For scale, in its least dense configuration, a one megawatt system comprises half an acre of land, and higher density configurations would achieve over 3MW/acre.
Modeling grid operations
Form Energy and Xcel Energy collaborated on extensive modeling with Formware, Form Energy’s investment and operational modeling tool for power grids.
This modeling helped Xcel Energy validate how Form’s multi-day storage will enhance Xcel Energy’s ability to integrate large amounts of wind energy and other renewable resources on its system.
Additionally, this analysis demonstrated that Form Energy’s 100-hour iron-air battery technology will strengthen the grid against normal day-to-day, week-to-week, and season-to-season weather variability, in addition to extreme weather events including severe winter storms and polar vortex events.

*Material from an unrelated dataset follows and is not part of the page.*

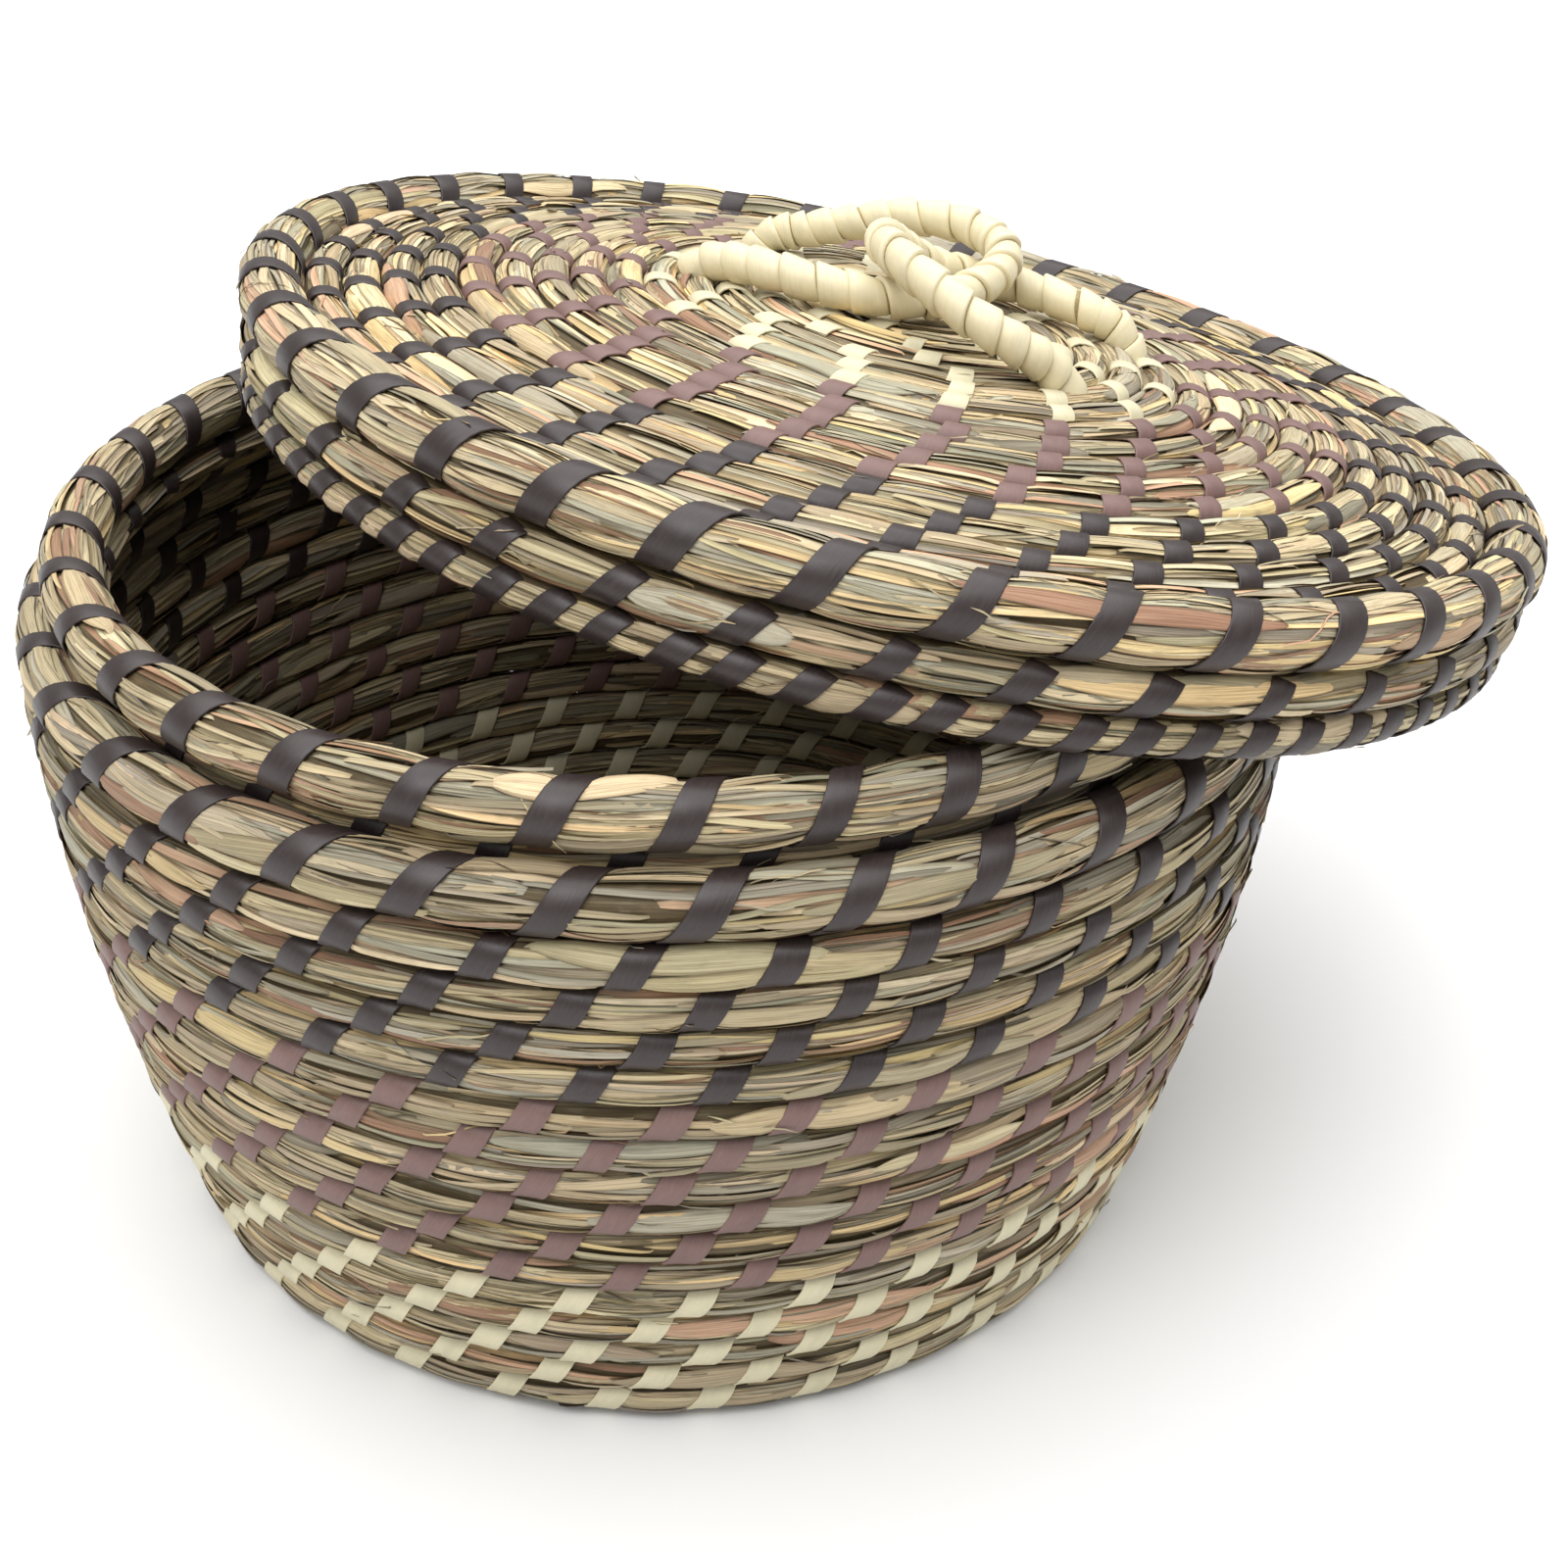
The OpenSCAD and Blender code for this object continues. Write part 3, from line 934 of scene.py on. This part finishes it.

Many types of battery storage technology are being developed – wood, sand and ice among the growing list. And Form’s iron-air, which was unveiled in July 2022, is one of the few with a claim to 100-hour, 1GWh efficiency.
On the project, Mateo Jaramillo, CEO and co-founder of Form Energy, said: “This partnership highlights Xcel Energy’s commitment to ensuring grid resiliency and reliability, energy security, and access to low-cost clean energy when and where it is needed – every day of the year.”
Both projects are expected to come online as early as 2025.